Pada 2016, Aida Hadzialic (29), Menteri Pendidikan Menengah dan Dewasa Swedia, mengundurkan diri setelah kedapatan mengemudi di bawah pengaruh alkohol. Imigran asal Bosnia yang menjadi menteri termuda dalam sejarah kabinet di Swedia itu mengakui, ”Ini adalah kesalahan terbesar dalam hidup saya. Saya akan bertanggung jawab.” ”Saya marah pada diri saya sendiri dan saya sangat menyesalinya,” kata politikus muda yang sebetulnya harapan masa depan Partai Demokrat Sosial itu.

Di AS, Jumat (1/6/2018), Gubernur Missouri Eric Greitens juga mundur di tengah penyelidikan skandal seks yang menyeretnya dan juga dugaan pelanggaran undang-undang dana kampanye. Semula politikus Partai Republik ini menolak mundur, tetapi wacana pemakzulan menguat. Padahal, ia masuk radar kandidat presiden mendatang. Namun, mereka yang tercela memang tak pantas mengatur masa depan publik.

Di negeri kita, jangankan mundur, mau membersihkan arena politik saja banyak tentangannya.

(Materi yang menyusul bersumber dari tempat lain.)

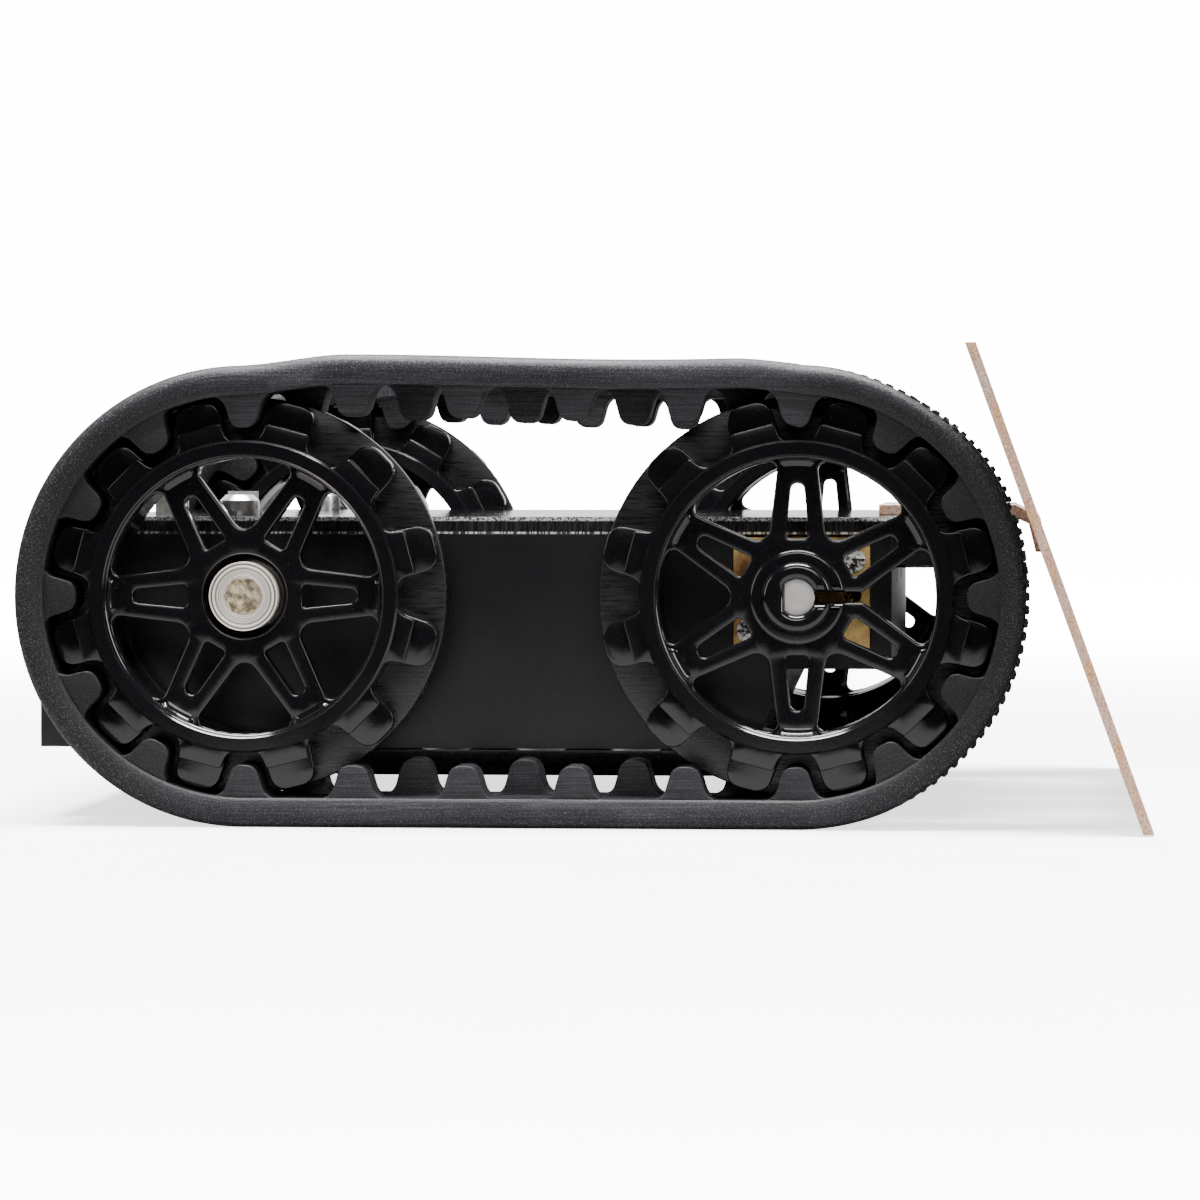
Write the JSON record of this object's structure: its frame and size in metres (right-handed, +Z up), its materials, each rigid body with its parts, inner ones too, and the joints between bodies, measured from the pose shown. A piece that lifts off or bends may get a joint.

Sebab, politik kita masih didominasi ambisi merebut kemenangan. Cara kasar atau licik tak masalah jika dapat merebut kemenangan. Senangnya menyalahkan pihak lain, tanpa mau becermin ke diri sendiri. Padahal, seperti juga sepak bola, kalau terlalu banyak aksi kasar seperti Ramos, politik itu tidak indah lagi. Keindahannya bisa pudar. ”Hanya menjadi harapan sia-sia untuk membuat orang-orang bahagia dengan politik,” kata Thomas Carlyle (1795-1881), sejarawan asal Skotlandia.